**RECORDS SHOWN:**
++++++++++

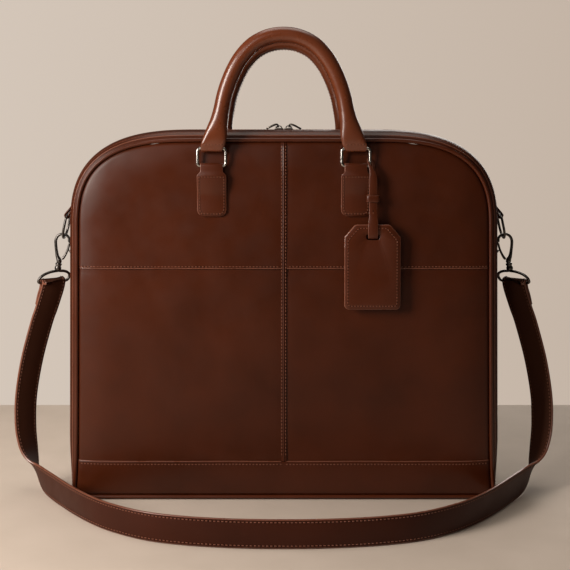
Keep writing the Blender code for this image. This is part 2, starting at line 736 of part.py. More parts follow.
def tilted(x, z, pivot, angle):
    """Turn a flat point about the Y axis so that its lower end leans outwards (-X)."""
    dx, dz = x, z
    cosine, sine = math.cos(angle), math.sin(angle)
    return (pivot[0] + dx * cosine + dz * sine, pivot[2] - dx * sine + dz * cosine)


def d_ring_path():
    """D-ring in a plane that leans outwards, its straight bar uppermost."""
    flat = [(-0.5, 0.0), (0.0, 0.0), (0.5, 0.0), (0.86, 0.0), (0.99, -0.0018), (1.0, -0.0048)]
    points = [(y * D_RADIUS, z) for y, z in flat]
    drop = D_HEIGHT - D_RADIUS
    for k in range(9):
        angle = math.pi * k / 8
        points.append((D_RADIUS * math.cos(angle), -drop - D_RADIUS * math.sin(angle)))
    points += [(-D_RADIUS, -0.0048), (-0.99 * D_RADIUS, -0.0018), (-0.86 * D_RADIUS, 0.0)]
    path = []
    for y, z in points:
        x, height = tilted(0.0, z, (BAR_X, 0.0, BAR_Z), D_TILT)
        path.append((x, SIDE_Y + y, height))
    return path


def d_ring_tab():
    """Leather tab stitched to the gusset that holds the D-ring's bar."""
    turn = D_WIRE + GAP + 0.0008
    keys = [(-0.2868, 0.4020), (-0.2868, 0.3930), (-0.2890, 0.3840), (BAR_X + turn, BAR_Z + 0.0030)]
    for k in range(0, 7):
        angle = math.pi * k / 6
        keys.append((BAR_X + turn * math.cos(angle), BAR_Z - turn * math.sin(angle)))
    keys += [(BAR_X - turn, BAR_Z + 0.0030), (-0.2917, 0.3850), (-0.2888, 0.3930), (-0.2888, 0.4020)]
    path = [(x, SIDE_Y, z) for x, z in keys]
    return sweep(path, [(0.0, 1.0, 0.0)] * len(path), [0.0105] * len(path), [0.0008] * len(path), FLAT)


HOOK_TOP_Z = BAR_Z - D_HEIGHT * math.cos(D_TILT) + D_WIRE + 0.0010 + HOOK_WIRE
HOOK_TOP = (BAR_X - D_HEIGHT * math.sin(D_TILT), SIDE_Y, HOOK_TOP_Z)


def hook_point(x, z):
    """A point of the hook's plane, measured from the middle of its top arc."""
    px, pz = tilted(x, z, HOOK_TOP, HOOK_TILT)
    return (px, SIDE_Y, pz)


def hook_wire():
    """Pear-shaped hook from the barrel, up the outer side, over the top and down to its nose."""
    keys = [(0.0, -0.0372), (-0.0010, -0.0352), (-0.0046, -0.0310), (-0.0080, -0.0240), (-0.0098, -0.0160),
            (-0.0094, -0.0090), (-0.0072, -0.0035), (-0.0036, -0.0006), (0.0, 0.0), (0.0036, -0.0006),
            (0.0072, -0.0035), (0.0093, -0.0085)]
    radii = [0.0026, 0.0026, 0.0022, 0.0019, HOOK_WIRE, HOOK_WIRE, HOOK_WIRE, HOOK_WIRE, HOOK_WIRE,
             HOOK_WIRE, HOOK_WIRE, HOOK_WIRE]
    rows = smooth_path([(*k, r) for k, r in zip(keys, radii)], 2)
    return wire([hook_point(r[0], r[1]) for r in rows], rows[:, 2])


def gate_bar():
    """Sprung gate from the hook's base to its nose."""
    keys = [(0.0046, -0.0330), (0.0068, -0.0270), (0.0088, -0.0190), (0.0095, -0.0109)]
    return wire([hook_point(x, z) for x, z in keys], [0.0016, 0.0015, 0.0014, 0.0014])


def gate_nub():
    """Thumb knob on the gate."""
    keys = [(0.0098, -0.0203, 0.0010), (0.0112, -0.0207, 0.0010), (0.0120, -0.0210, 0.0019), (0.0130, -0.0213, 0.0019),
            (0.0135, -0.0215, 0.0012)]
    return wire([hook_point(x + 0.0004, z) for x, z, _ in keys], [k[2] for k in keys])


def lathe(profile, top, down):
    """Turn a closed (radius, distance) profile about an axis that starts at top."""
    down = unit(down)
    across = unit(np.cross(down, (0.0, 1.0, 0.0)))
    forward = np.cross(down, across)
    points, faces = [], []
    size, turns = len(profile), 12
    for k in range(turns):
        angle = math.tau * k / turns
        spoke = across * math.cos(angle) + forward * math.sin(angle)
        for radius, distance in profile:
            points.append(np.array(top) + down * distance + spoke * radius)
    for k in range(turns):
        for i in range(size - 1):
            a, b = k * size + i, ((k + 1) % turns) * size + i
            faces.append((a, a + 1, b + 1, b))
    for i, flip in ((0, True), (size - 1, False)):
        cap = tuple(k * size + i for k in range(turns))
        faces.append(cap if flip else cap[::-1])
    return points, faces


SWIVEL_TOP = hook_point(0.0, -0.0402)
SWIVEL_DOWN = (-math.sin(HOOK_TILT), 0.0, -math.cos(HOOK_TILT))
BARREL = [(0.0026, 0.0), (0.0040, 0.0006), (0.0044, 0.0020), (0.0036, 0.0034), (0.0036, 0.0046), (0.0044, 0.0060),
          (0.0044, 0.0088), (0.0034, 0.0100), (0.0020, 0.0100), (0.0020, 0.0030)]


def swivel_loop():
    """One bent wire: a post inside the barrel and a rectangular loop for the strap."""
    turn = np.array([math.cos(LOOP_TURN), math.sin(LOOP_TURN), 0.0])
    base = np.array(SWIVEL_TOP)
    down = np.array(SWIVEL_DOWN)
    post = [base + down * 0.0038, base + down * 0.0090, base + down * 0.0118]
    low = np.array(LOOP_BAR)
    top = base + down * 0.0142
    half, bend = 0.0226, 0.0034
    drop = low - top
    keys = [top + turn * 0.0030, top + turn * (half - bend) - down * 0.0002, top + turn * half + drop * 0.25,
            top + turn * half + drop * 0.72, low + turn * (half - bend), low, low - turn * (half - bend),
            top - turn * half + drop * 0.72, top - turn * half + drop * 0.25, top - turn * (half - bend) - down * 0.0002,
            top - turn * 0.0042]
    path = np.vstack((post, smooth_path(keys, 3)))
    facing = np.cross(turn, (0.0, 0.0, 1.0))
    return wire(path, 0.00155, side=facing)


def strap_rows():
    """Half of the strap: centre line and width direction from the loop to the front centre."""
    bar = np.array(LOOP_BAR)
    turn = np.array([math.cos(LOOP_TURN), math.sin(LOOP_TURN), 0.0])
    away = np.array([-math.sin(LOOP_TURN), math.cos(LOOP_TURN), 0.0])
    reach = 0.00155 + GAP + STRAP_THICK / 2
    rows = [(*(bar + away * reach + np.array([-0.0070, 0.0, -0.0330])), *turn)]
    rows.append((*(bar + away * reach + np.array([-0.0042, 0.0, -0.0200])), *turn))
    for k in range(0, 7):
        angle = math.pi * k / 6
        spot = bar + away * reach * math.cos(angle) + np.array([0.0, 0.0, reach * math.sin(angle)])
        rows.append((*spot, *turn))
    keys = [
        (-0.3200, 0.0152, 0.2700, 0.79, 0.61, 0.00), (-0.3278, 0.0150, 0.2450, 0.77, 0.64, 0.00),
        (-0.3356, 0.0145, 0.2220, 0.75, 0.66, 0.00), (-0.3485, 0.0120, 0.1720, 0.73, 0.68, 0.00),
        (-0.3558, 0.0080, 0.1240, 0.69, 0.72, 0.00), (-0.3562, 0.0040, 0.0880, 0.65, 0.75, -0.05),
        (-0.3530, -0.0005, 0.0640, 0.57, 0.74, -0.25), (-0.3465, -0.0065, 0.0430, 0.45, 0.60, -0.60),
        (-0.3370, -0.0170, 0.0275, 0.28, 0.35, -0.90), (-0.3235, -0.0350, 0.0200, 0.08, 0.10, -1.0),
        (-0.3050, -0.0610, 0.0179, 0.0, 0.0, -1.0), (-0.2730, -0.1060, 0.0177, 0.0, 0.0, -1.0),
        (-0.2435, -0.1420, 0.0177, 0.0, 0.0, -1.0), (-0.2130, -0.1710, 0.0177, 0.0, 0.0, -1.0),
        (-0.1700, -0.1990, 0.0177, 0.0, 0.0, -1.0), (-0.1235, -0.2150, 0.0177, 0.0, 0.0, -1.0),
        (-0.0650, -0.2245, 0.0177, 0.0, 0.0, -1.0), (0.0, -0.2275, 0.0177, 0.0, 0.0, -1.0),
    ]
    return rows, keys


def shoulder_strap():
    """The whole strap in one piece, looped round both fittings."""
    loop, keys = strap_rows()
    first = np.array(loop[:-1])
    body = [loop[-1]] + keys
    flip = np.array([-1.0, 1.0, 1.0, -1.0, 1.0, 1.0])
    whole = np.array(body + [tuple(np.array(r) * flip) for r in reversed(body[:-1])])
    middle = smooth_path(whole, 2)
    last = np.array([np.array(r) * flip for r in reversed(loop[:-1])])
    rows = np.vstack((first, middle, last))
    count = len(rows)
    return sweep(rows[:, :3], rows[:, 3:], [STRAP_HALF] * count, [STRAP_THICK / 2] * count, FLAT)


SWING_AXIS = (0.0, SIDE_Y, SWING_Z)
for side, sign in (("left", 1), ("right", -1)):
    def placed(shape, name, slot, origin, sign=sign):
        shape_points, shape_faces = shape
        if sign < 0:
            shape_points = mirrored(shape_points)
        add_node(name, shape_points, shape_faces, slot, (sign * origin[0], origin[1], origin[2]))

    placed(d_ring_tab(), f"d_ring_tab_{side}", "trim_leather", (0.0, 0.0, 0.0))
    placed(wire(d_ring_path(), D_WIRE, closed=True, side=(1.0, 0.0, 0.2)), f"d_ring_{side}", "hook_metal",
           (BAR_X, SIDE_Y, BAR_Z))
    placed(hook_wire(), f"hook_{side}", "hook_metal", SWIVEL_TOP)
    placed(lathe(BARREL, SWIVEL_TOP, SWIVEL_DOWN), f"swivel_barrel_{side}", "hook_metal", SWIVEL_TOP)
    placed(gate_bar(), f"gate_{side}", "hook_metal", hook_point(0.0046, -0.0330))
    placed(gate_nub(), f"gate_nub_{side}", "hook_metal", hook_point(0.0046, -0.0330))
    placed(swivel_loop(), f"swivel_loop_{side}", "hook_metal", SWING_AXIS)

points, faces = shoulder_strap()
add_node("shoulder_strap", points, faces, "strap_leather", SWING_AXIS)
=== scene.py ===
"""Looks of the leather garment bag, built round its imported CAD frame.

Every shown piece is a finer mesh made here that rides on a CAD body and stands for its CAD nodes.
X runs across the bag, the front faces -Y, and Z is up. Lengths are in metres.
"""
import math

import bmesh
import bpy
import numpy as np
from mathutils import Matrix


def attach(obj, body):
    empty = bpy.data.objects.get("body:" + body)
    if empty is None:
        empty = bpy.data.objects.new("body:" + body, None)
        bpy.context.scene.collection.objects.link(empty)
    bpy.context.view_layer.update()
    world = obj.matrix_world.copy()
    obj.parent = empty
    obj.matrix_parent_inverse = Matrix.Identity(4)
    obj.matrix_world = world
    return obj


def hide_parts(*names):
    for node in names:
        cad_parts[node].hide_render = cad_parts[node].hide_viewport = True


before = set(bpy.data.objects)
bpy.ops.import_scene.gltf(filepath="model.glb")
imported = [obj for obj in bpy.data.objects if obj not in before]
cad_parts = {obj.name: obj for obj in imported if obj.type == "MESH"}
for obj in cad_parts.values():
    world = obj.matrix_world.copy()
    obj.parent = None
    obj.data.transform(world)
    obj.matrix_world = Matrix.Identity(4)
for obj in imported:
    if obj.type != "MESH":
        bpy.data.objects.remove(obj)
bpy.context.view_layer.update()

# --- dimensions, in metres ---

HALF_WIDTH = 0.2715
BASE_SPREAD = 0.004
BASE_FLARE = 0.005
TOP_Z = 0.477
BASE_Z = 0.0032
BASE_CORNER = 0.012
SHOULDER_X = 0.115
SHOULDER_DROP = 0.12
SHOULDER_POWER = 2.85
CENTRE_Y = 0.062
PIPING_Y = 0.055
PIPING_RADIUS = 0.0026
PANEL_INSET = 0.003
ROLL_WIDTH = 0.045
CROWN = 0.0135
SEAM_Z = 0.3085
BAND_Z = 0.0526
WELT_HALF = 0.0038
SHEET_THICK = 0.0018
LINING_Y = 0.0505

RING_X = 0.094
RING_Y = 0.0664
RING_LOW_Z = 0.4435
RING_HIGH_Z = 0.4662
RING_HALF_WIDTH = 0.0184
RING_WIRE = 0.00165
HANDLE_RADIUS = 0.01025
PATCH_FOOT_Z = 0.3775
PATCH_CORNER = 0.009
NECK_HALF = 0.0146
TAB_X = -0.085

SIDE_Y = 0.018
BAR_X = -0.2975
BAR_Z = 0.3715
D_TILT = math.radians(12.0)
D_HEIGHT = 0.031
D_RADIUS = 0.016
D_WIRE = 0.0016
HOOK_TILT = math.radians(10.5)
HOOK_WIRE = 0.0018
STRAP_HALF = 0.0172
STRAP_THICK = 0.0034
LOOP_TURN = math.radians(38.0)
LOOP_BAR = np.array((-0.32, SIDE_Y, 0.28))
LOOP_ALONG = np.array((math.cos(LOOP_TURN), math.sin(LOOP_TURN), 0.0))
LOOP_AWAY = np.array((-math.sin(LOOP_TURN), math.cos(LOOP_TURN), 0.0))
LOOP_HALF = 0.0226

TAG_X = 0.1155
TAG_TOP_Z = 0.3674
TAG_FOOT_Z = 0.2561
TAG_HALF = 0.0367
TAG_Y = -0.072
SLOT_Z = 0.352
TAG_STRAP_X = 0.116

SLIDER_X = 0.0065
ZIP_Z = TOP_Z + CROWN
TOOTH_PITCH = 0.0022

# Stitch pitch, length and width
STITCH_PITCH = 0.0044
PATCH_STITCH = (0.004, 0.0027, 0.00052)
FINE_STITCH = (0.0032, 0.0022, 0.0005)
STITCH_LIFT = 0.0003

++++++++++

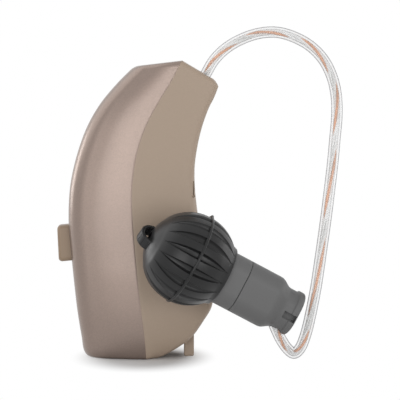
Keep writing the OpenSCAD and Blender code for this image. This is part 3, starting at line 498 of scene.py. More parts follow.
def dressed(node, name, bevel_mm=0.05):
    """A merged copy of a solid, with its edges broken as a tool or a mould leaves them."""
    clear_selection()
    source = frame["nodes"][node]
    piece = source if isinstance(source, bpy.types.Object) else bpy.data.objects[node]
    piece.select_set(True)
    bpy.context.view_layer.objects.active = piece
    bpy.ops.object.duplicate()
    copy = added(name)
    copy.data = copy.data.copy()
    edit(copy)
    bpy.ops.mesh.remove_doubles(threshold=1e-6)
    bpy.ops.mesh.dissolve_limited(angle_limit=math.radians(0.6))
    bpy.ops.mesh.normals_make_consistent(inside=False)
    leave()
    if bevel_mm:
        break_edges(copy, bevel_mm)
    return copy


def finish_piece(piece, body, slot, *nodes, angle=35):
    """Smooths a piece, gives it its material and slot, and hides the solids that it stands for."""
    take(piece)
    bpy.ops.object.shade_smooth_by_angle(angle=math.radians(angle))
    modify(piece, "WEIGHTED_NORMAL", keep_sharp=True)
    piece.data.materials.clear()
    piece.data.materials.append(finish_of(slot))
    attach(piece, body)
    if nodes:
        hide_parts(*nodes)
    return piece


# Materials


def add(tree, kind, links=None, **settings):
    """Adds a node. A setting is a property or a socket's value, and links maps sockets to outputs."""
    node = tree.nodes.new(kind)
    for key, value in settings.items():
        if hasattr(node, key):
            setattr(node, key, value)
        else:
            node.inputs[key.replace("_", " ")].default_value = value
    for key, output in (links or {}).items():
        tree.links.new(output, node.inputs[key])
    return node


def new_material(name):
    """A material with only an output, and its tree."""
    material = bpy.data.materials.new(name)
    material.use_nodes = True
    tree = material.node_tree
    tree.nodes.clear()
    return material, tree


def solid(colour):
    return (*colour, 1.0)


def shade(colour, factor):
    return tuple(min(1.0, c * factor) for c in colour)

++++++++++

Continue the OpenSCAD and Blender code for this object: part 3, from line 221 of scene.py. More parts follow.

++++++++++

**GIVEN REQUEST:**
Each line from the line containing "points, faces = shoulder_strap()" through the line containing "for node in" is to be transcribed exactly, and no other line.

**EXERCISE RESPONSE:**
points, faces = shoulder_strap()
add_node("shoulder_strap", points, faces, "strap_leather", SWING_AXIS)
=== scene.py ===
"""Looks of the leather garment bag, built round its imported CAD frame.

Every shown piece is a finer mesh made here that rides on a CAD body and stands for its CAD nodes.
X runs across the bag, the front faces -Y, and Z is up. Lengths are in metres.
"""
import math

import bmesh
import bpy
import numpy as np
from mathutils import Matrix


def attach(obj, body):
    empty = bpy.data.objects.get("body:" + body)
    if empty is None:
        empty = bpy.data.objects.new("body:" + body, None)
        bpy.context.scene.collection.objects.link(empty)
    bpy.context.view_layer.update()
    world = obj.matrix_world.copy()
    obj.parent = empty
    obj.matrix_parent_inverse = Matrix.Identity(4)
    obj.matrix_world = world
    return obj


def hide_parts(*names):
    for node in names:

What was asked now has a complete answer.